Only one of three refineries in the country is operating - the plant at Puerto La Cruz, he said. That refinery is producing 60,000 barrels a day of petrol and an unspecified amount of other products, compared with 130,000 barrels a day before the strike.

Exports since the strike began Dec 2 have totalled about 6.2 million barrels of oil, compared with the 57.6 million barrels the country normally would have shipped, said Mr Rodriguez.

Mr Chavez has rejected demands that he resign or call elections and has said the crippling strike was not only doomed but had already failed.

Jamaica Receives Emergency Oil Shipment

Posted on Fri, Dec. 27, 2002 STEVENSON JACOBS - Associated Press

KINGSTON, Jamaica - Jamaica received 370,000 barrels of oil from Ecuador on Friday in an emergency shipment intended to help the country avoid a shortage caused by Venezuela's general strike.

In another consequence of the Venezuelan crisis, an oil refinery in Curacao that is one of the world's largest, shut down production Friday, company and union officials said.

Curacao's Refineria Isla, which receives most of its oil from Venezuela, is no longer processing gasoline, jet fuel, propane or oil lubricants, after shutting down its 37 refining plants, union president Elvis DeAndrade said.

The refinery, which employs more than 1,000 full-time, will not resume production until it can guarantee Venezuelan shipments of crude oil. The last two shipments of crude arrived last weekend, and there are no plans for more, the company has said.

In Jamaica, current oil reserves in Jamaica are lower than usual, enough to last only four more weeks, said Christopher Chin-Fatt of the state-run oil company PetroJam.

"This crude is coming just in time," Chin-Fatt said. "We have enough, but not as much as we'd like."

The shipment was originally scheduled to arrive Wednesday, but was delayed for undisclosed reasons.

Before the strike, Jamaica received 50 to 60 percent of its oil from Venezuela, or roughly 400,000 to 450,000 barrels per month.

Chin-Fatt would not disclose the cost of Friday's shipment. A similar-sized shipment is scheduled to arrive from Mexico in mid-January.

"But that's a little close," he said. "We're trying to advance that date."
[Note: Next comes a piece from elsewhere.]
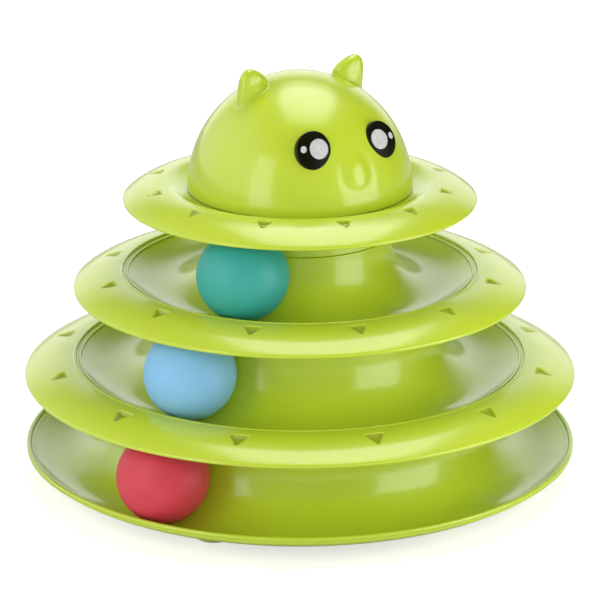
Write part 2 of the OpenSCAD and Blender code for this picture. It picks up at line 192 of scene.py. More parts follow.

Industry experts predict prices could soar higher as the strike continues in Venezuela, the world's fifth-largest oil exporter.
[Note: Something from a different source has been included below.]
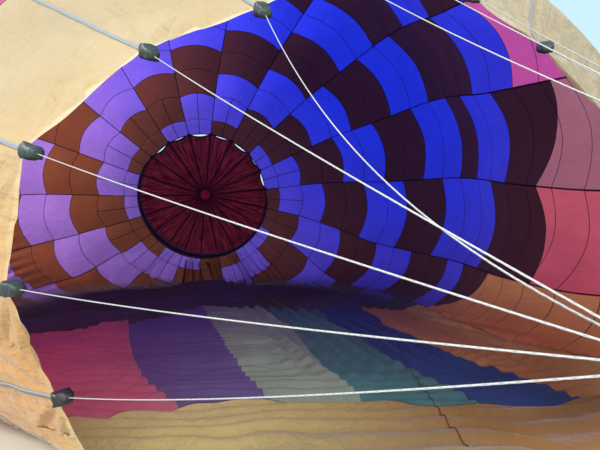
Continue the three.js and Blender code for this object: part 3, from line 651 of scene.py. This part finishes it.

The strike, now nearly a month old, has crippled Venezuela's oil exports as opposition leaders try to force President Hugo Chavez to resign or call a referendum on his rule.

Raymond Wright, managing director of the Petroleum Corporation of Jamaica, called an oil shortage in Jamaica unlikely, but said a prolonged strike would hurt the island. Since the strike, he said, Jamaica hasn't received benefits previously enjoyed under a long-standing agreement with Venezuela, such as no-interest loans and credits on shipments.

"Now we have to pay for all the oil up front," Wright said.

In the meantime, Wright said Jamaica would continue to buy oil from other countries.